Jayne Ferguson, mother of the taekwondo gold medallist Jade Jones
“A man turned round and took a picture of me. He said I was the happiest person he’d ever seen!”
“When she got to the Excel Arena in the morning we knew she could do it, but we also knew how hard it would be. We were just willing her to do her best. She was going for gold, but any medal would have been good. We were just so proud.
“The crowd was going crazy every time they heard Jade’s name on the loudspeaker. It was buzzing.
“As the day wore on, we kept going through the same cycle. We were excited after she won a fight, but then nervous again about her next opponent. It was an emotional rollercoaster.

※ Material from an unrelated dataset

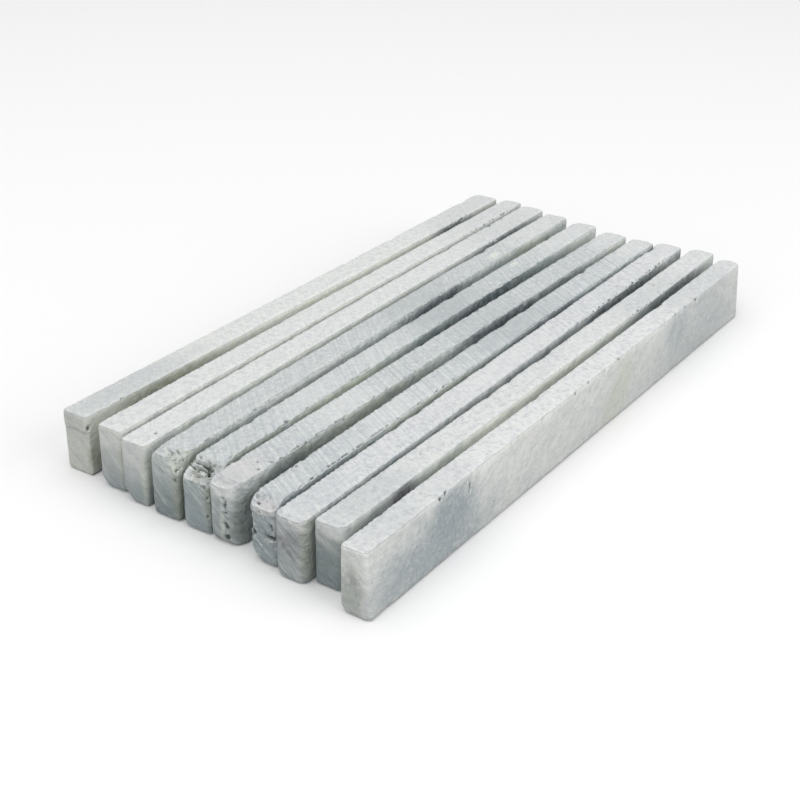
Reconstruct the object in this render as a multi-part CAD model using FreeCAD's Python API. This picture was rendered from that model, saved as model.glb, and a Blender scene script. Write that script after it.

“I knew when she got to the final that she’d give it her all. I didn’t think she’d lose. As the time ran out, my vision went blurry and my legs went wobbly. I was just screaming and shouting. A man turned round and took a picture of me. He said I was the happiest person he’d ever seen!
“We got to see her for five minutes afterwards, before she went off for drug testing. All she could say was that she couldn’t believe it. She’d wanted to be the first British athlete to win a taekwondo gold: it was her dream.
“We live in a small town, and everyone comes into the butcher’s where I work and says how proud they are of her. It still feels surreal. We’ve been in Hello! magazine, and we see her picture in the papers. I recorded the whole day on Sky+ and I’ve watched it back about 20 times. I just love seeing her little face after she won.
“We haven’t seen much of her since, but we’re all going on holiday together to Ibiza for a week. We won’t be partying though, it will finally be a time to relax.”